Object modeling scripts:

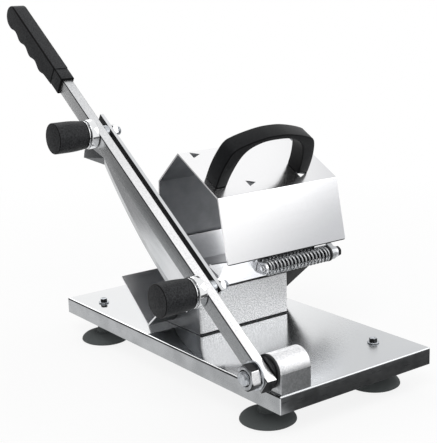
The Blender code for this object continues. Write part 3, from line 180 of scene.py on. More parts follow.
# The noise values between which the second tone takes over, and between which the
# roughness moves, and the least roughness.
PATCH_LOW, PATCH_HIGH = 0.36, 0.64
GRAIN_LOW, GRAIN_HIGH = 0.3, 0.7
SMOOTHEST = 0.02


@dataclass(frozen=True)
class Canvas:
    """A material's node tree, its Principled shader and the object coordinates."""

    tree: Tree
    shader: Node
    place: Socket


@dataclass(frozen=True)
class Finish:
    """A surface finish: two near tones that mix in patches, a grain and its relief.

    The grain is noise whose cell is as long along X, Y and Z as the real marks are.
    It moves the roughness up and down and lifts the surface by the relief. A fade paints
    light and shade: it is a direction and two distances along it, between which the second
    tone takes over from the first, and the roughness grows by what it is dulled. Mottle is
    the share of the patches that stays in a fade.
    """

    label: str
    tone: str
    second_tone: str
    metallic: float
    roughness: float
    spread: float
    grain: tuple[float, float, float]
    relief: float
    patch: float = 0.03
    turn: float = 0.0
    specular: float = 0.5
    fade: tuple[float, ...] | None = None
    mottle: float = 0.0
    dulled: float = 0.0

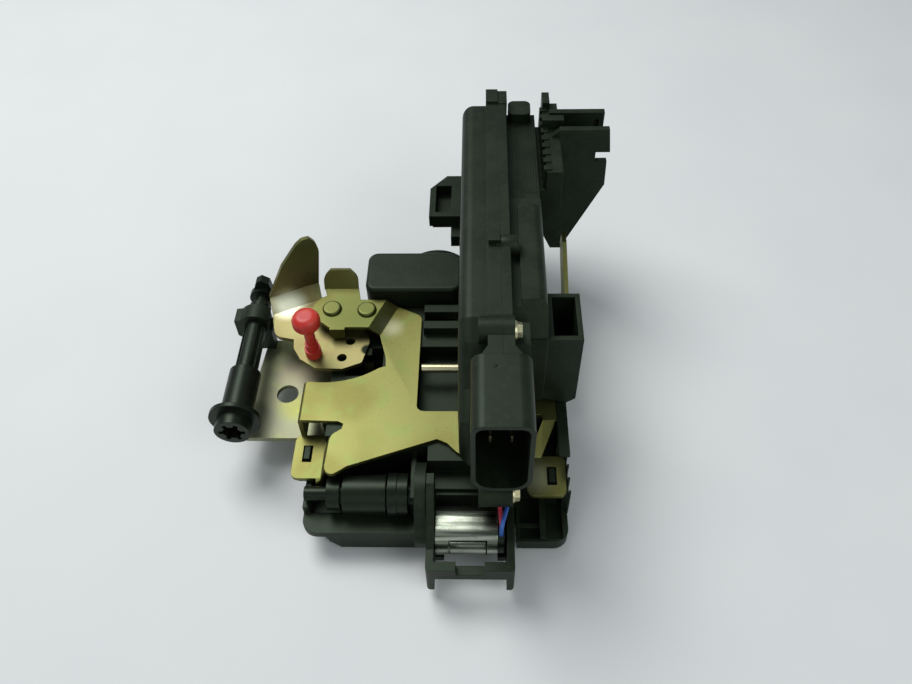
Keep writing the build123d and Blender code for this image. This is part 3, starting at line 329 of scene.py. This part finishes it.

__Exercise brief__: From the listing, copy each line containing the word "scene".

__Reply__:
The Blender code for this object continues. Write part 3, from line 180 of scene.py on. More parts follow.
Keep writing the build123d and Blender code for this image. This is part 3, starting at line 329 of scene.py. This part finishes it.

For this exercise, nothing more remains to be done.